A Guide On How Not To Teach Comics and Graphic Novels
(Image: Marvel Comics)
Most literary eras, such as Modern, Elizabethan (including Shakespeare), Romantic, and others, are fixed in place. To make it worse for those (fantastic) eras, most courses focus on the same texts ad nauseam. I just want to put this out there: Young Goodman Brown is a garbage story. Ah, that felt good. Even worse, textbooks and courses featuring older eras focus almost exclusively on white men. In fact, the one most celebrated Black authors of the Romantic period many people don’t know was a Black author: Alexander Dumas, the author of Three Musketeers and The Count of Monte Cristo. Most people learned this watching Django Unchained and not from the professor with several English degrees. (tentatively raising my hand)
So the first tip? Don’t approach teaching comics and graphic novels using other literary courses as a guide. Those eras are dead. Literally, all their authors are dead. And even if you’re using a more current era, you’re still working with a mostly fixed selection of literature. But more than that, it’s rare to find something new and profound in these works that someone else hasn’t discovered already. The rules of the era or genre are set. But comics and graphic novels? This arena is Tombstone, Arizona and Kurt Russell is ready to cause chaos. It’s the Prancing Pony and Aragorn is prepared to kill anyone approaching those Hobbits. It’s Mos Eisley and Han Solo has his blaster under the table.
Comic Book Teaching is in a “Wild West” Phase – and That’s Amazing
(Image: Marvel Comics)
The comics medium is just that. The wild west had some established rules but changed every day. Similarly, with comics, we have some foundational “rules.” However, with so many new writers and artists debuting every few months, the conversation can change drastically and suddenly. This goes for original graphic novels, indie comics, and superhero serials. For instance, superhero comics found a groove somewhere between the late 80s and mid-2010s. Then Jonathan Hickman and Jordan D White decided to break it. DC Comics is currently experimenting with how they produce monthly comics, playing with length, pricing, anthologies, and mini-series. And we haven’t even mentioned Here and Sabrina yet!

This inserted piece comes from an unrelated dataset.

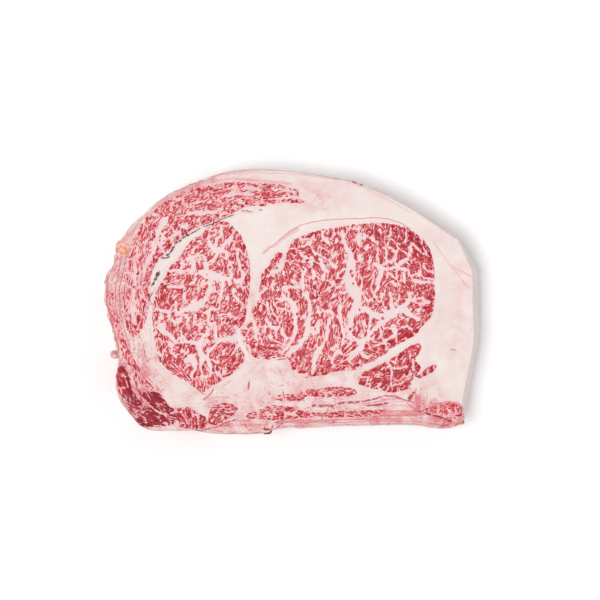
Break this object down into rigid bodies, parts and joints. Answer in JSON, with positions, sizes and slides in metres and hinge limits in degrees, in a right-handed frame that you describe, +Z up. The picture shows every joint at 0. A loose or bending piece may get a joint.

Teaching Comics and Graphic Novels Guide to Choosing Texts Part One: Don’t Be a Basic Bookworm
(Image: Marvel Comics)
As I said before, many instructors are using the same texts repeatedly, without ever not branching out. If you see a syllabus where all the selections are Watchmen, Maus, Persepolis, Fun Home, The Dark Knight Returns, and Blankets…that instructor most likely only read those six graphic novels. They probably felt like rebels for reading a Batman graphic novel. Those texts are the “respected” choices. The ones that holier-than-thou professors say are “more than just a comic book.” I have several things I want to say to these instructors that my editor would never allow. But for the sake of this guide on teaching comics and graphic novels, I’ll explain why this mindset doesn’t work.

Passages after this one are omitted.